The pattern you'll see over and over: load cooperatively, process locally, write globally.

Act VII

When to Reach for Compute

So you've got this new tool. When should you actually use it?

The honest answer: not always. A fragment shader is still the right tool when you're producing one colour per pixel and each pixel is independent. The pipeline sets up the invocations for you, handles the output, and it's less code. Don't over-engineer.

Compute shaders earn their place when you need one or more of these:

Arbitrary output locations. A fragment shader writes to its own pixel. A compute shader can write anywhere — scatter patterns, histograms, indirect draw buffers.

Cross-invocation cooperation. Shared memory and barriers let invocations within a workgroup talk to each other. Fragment shaders can't do this.

Non-image data. Particle positions, physics state, sort keys, BVH nodes — compute shaders work on buffers of any structure, not just textures.

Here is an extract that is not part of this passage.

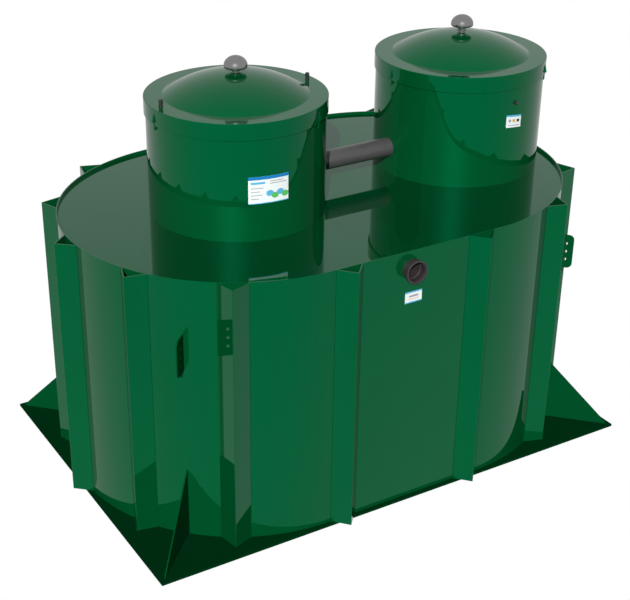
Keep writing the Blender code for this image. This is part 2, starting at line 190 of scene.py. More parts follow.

Multi-pass efficiency. When an algorithm has stages that feed into each other (like separable blur: horizontal pass, then vertical pass), compute shaders with shared memory can avoid redundant global memory traffic.

Variable work per element. A fragment shader always runs once per fragment. A compute shader can branch, skip, or spawn indirect dispatches.

Compute shaders aren't a replacement for the graphics pipeline. They're an escape hatch for when the pipeline's assumptions don't match your problem.

You already knew how to harness the GPU's parallelism. Now you know how to harness it without the conveyor belt.